Perpetual refugee: Memory of the Vietnam War in Asian American literature
Author(s):
Fung, Catherine Minyee
Format:
Thesis
Degree granted:
Ph.D.
Publisher:
Ann Arbor : University of California, Davis, 2010.
Pages:
233
Language:
English
Abstract:
This dissertation investigates the ways in which the refugee provides a counternarrative to models of citizenship that privilege immigration and assimilation. I treat the refugee as a figure that is suspended between citizen and alien, and that is at once constructed by state apparatuses and deployed in order to reify or contest what the nation supposedly stands for. Refugee status is granted with adherence to specific laws and regulations set by the US and the international community. At the same time, the "success" or "failure" of refugees' resettlement is often used to both rewrite the US's involvement in past wars and justify its involvement in current ones.

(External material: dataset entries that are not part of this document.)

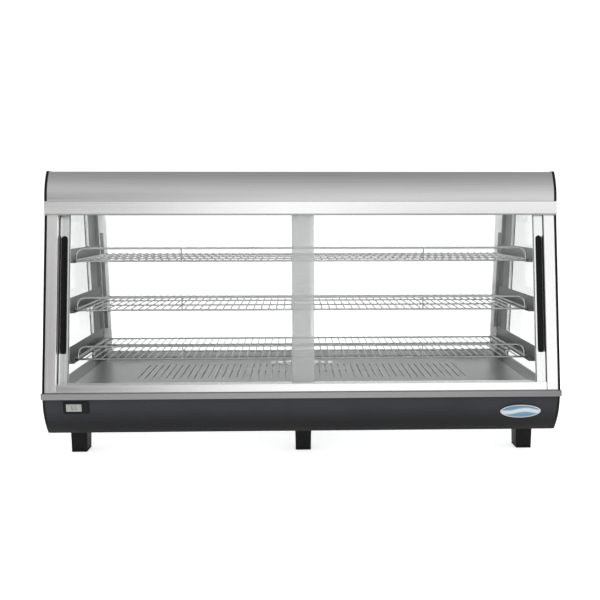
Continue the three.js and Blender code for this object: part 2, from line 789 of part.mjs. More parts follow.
function makeHood() {
  const inner = HOOD.x - HOOD.cap - GAP;
  const sheet = [...hoodOutline(0), ...hoodOutline(HOOD.sheet).reverse()];
  add(cabinet, 'hood_shell', beam(sheet, -inner, inner), materials.brushed);
  for (const [sideName, side] of Object.entries(sides)) {
    const ends = [side * HOOD.x, side * (HOOD.x - HOOD.cap)];
    const cap = beam(hoodOutline(-HOOD.lip), Math.min(...ends), Math.max(...ends));
    add(cabinet, `hood_end_${sideName}`, cap, materials.black);
  }
}

makeFeet();
makeBaseShell();
makeRearPanel();
makeRim();
makeDeck();
makeHeater();
makeThermometer();
makeBadge();
makeControls();
makeGland();
makeFace('front', 0, { left: 'left', right: 'right' });
makeFace('rear', Math.PI, { left: 'right', right: 'left' });
makeSideGlass();
for (const [sideName, side] of Object.entries(sides)) {
  makeRack(sideName, side);
}
for (const [levelName, level] of Object.entries(SHELF_LEVELS)) {
  makeShelf(levelName, level);
}
makeTop();
makeHood();

export default cabinet;
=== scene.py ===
"""Looks for the food holding cabinet: materials, fine geometry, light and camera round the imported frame."""
import math

import bmesh
import bpy
from mathutils import Matrix, Vector


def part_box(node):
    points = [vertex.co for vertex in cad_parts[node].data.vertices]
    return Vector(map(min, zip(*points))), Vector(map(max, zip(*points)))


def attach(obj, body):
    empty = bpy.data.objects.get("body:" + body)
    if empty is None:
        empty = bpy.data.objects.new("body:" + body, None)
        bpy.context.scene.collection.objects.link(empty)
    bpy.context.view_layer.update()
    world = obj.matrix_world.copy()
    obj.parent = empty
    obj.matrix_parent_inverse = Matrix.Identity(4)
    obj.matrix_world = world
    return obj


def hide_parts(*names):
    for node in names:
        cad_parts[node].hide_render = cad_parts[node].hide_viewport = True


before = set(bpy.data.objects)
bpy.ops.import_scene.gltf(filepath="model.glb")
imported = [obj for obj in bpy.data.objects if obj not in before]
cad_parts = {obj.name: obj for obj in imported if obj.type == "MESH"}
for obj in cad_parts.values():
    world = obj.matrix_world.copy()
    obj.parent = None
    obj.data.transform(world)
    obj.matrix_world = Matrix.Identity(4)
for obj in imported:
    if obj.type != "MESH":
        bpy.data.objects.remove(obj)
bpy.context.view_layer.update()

MM = 0.001
LEAN = 64 / 408
POST_DEPTH = 31 * MM
POST_LIP = 10 * MM
BASE_SETBACK = 45 * MM
CONTROL_Z = 114 * MM
EDGE_ANGLE = 35
LOW_SPECULAR = 0.13
CABINET = "cabinet"
LEVELS = ("low", "middle", "top")
SIDES = {"left": -1, "right": 1}
ENDS = {"front": -1, "rear": 1}
CORNERS = [(f"{end}_{side}", sign, hand) for end, sign in ENDS.items() for side, hand in SIDES.items()]

# Shelf wires: radii, corner radii, and the number of rods
FRAME_WIRE = 2.4 * MM
ROD_WIRE = 1.6 * MM
CROSS_WIRE = 2.0 * MM
RAIL_WIRE = 2.6 * MM
SHELF_CORNER = 9 * MM
RAIL_CORNER = 19 * MM
SHELF_RODS = 60

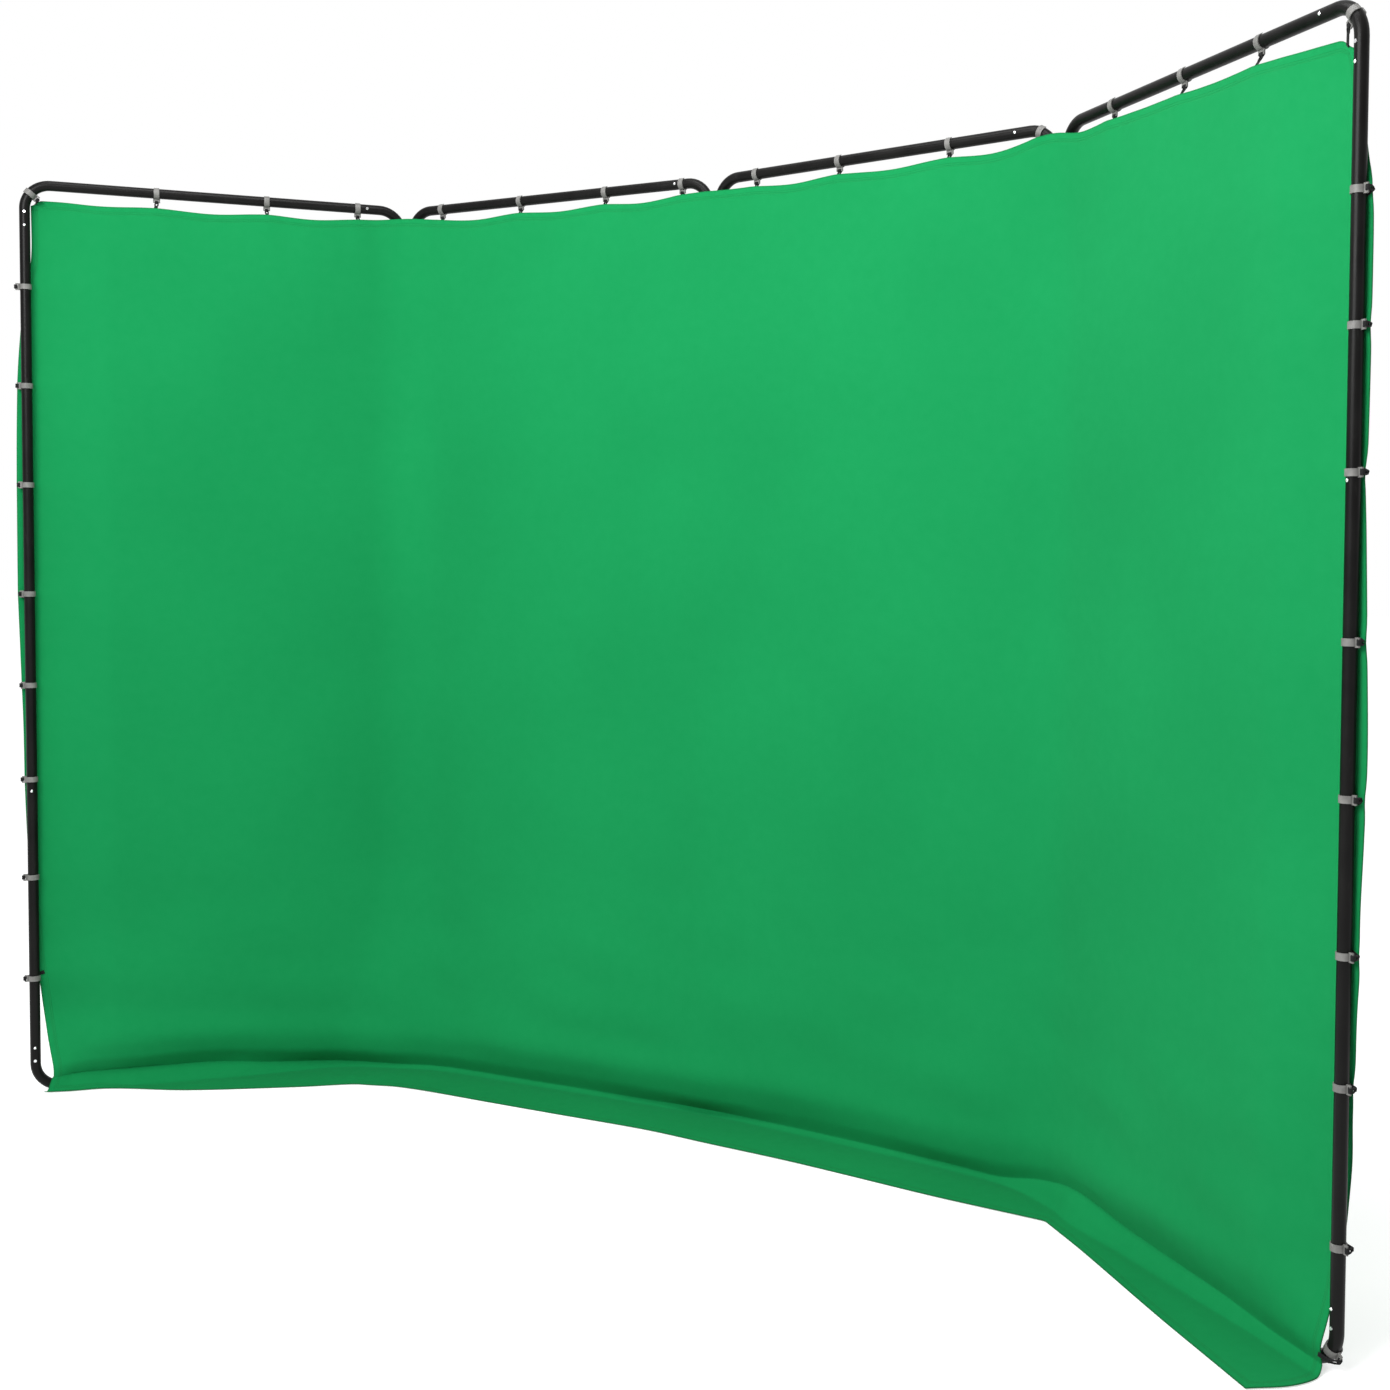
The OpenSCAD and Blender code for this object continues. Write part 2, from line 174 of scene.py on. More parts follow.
# ---------------------------------------------------------------- materials
class Nodes:
    """A node tree with short calls."""

    def __init__(self, name):
        self.material = bpy.data.materials.new(name)
        self.material.use_nodes = True
        self.tree = self.material.node_tree
        self.tree.nodes.clear()
        self.out = self.add("ShaderNodeOutputMaterial")
        self.shader = self.add("ShaderNodeBsdfPrincipled")
        self.tree.links.new(self.shader.outputs[0], self.out.inputs[0])

    def add(self, kind, **settings):
        node = self.tree.nodes.new(kind)
        for key, value in settings.items():
            setattr(node, key, value)
        return node

    def link(self, source, target):
        self.tree.links.new(source, target)

    def put(self, value, socket):
        if isinstance(value, bpy.types.NodeSocket):
            self.link(value, socket)
        else:
            socket.default_value = value

    def math(self, operation, a, b=0.0, c=0.0, clamp=False):
        node = self.add("ShaderNodeMath", operation=operation, use_clamp=clamp)
        for value, socket in zip((a, b, c), node.inputs):
            self.put(value, socket)
        return node.outputs[0]

    def object_point(self, scale=(1, 1, 1)):
        mapping = self.add("ShaderNodeMapping")
        mapping.inputs["Scale"].default_value = scale
        self.link(self.add("ShaderNodeTexCoord").outputs["Object"], mapping.inputs["Vector"])
        return mapping.outputs[0]

    def noise(self, vector, scale, detail=2.0, roughness=0.5, distortion=0.0):
        node = self.add("ShaderNodeTexNoise")
        self.link(vector, node.inputs["Vector"])
        node.inputs["Scale"].default_value = scale
        node.inputs["Detail"].default_value = detail
        node.inputs["Roughness"].default_value = roughness
        node.inputs["Distortion"].default_value = distortion
        return node.outputs["Fac"]

    def range(self, value, low, high, to_low=0.0, to_high=1.0):
        node = self.add("ShaderNodeMapRange", clamp=True)
        self.put(value, node.inputs["Value"])
        for key, number in (("From Min", low), ("From Max", high), ("To Min", to_low), ("To Max", to_high)):
            node.inputs[key].default_value = number
        return node.outputs[0]

    def mix(self, factor, a, b):
        node = self.add("ShaderNodeMix", data_type="RGBA")
        self.put(factor, node.inputs[0])
        self.put(a, node.inputs[6])
        self.put(b, node.inputs[7])
        return node.outputs[2]

    def bump(self, height, strength, distance, before=None):
        node = self.add("ShaderNodeBump")
        node.inputs["Strength"].default_value = strength
        node.inputs["Distance"].default_value = distance
        self.link(height, node.inputs["Height"])
        if before is not None:
            self.link(before, node.inputs["Normal"])
        return node.outputs[0]


def rgb(r, g, b):
    return (r, g, b, 1.0)


WALE, COURSE, STITCH_PITCH = 0.0011, 0.0009, 0.0042


def stitch_distance(m, edge, row):
    return m.math("ABSOLUTE", m.math("SUBTRACT", edge, row))


def cloth_material():
    """Matt knitted cloth: fine rows of stitches, soft pile, slow tone changes and a stitched hem."""
    m = Nodes("green_cloth")
    uv = m.add("ShaderNodeUVMap", uv_map="cloth").outputs[0]
    hem = m.add("ShaderNodeUVMap", uv_map="hem").outputs[0]
    split = m.add("ShaderNodeSeparateXYZ")
    m.link(uv, split.inputs[0])
    x, y = split.outputs[0], split.outputs[1]
    hem_split = m.add("ShaderNodeSeparateXYZ")
    m.link(hem, hem_split.inputs[0])
    run, edge = hem_split.outputs[0], hem_split.outputs[1]
    wales = m.math("SINE", m.math("MULTIPLY", x, 2 * math.pi / WALE))
    courses = m.math("SINE", m.math("MULTIPLY", y, 2 * math.pi / COURSE))
    knit = m.math("MULTIPLY", wales, courses)
    pile = m.noise(uv, 900, 3, 0.65)
    slow = m.noise(uv, 2.2, 2, 0.45)
    fine = m.noise(uv, 34, 4, 0.6)
    colour = m.mix(m.range(slow, 0.3, 0.7), rgb(0.0030, 0.163, 0.0455), rgb(0.0038, 0.179, 0.0505))
    colour = m.mix(m.range(fine, 0.35, 0.75, 0, 0.18), colour, rgb(0.0010, 0.140, 0.034))
    colour = m.mix(m.range(pile, 0.3, 0.8, 0, 0.16), colour, rgb(0.0050, 0.225, 0.070))
    # the double stitch of the hem, with painted shade in the grooves along its rows and painted shade on the fold
    # at the very edge
    rows_off = [stitch_distance(m, edge, row) for row in STITCH_ROWS]
    lines = [m.math("LESS_THAN", off, STITCH_W / 2) for off in rows_off]
    dash = m.math("GREATER_THAN", m.math("FRACT", m.math("MULTIPLY", run, 1 / STITCH_PITCH)), 0.28)
    stitch = m.math("MULTIPLY", m.math("ADD", *lines, clamp=True), dash)
    row_dips_and_shade = [m.range(off, 0.0, 0.0024, 1, 0) for off in rows_off]
    groove_depth_and_shade = m.math("ADD", *row_dips_and_shade, clamp=True)
    # painted shade: the cloth is darkened in the grooves along the stitch rows; the same depths also drive the
    # bump below
    colour = m.mix(m.math("MULTIPLY", groove_depth_and_shade, 0.30), colour, rgb(0.002, 0.075, 0.018))
    colour = m.mix(m.math("MULTIPLY", stitch, 0.75), colour, rgb(0.008, 0.20, 0.055))
    # painted shade: the cloth is darkened over the last 3.5 mm at its folded edge
    colour = m.mix(m.range(edge, 0.0, 0.0035, 0.45, 0.0), colour, rgb(0.0012, 0.065, 0.016))
    m.link(colour, m.shader.inputs["Base Color"])
    m.link(m.range(fine, 0.3, 0.8, 0.80, 0.93), m.shader.inputs["Roughness"])
    m.shader.inputs["Specular IOR Level"].default_value = 0.07
    m.shader.inputs["Sheen Weight"].default_value = 0.015
    m.shader.inputs["Sheen Roughness"].default_value = 0.55
    m.shader.inputs["Sheen Tint"].default_value = rgb(0.55, 1.0, 0.75)
    creased = m.bump(m.noise(uv, 7.5, 3, 0.5, 0.4), 0.35, 0.004)
    knitted = m.bump(m.math("MULTIPLY_ADD", knit, 0.5, pile), 0.28, 0.00045, creased)
    sewn = m.bump(m.math("SUBTRACT", m.math("MULTIPLY", stitch, 0.6), groove_depth_and_shade), 0.55, 0.0009, knitted)
    m.link(sewn, m.shader.inputs["Normal"])
    return m.material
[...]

For example, the narrative of the "good refugee," which valorizes capitalism and equates "freedom" with upward mobility, is now often used to fold the Vietnam War into the United States' list of "good wars." Rather than view the refugee as a mere byproduct of war, I argue for a method of treating the refugee as a rubric upon which the United States constructs its collective history. Thus Perpetual Refugee offers a critical examination of how the Vietnam War serves as a condition that allows for refugees to be represented, as well as of the terms of citizenship that the war negotiates. Chapter One examines Vietnamese American cultural production, focusing on the ways in which memoirs written by second-generation Vietnamese Americans channel memory of the war, and the loss that it produced, through tropes of wounding, which become the condition that grants visibility for refugees in the United States. Chapter Two expands upon this issue of nationalism and visibility through an examination of a refugee group that is "nation-less" and largely invisible: the Hmong who fought as allies to the U.S. during the "Secret War" in Laos and Cambodia. Chapter Three unpacks the category of the refugee as it is mediated through literary, psychological and legal discourses. Chapter Four challenges the genre of "Vietnam War literature" by reading Monique Truong's The Book of Salt as a novel that relies on memory of the war in producing its meaning.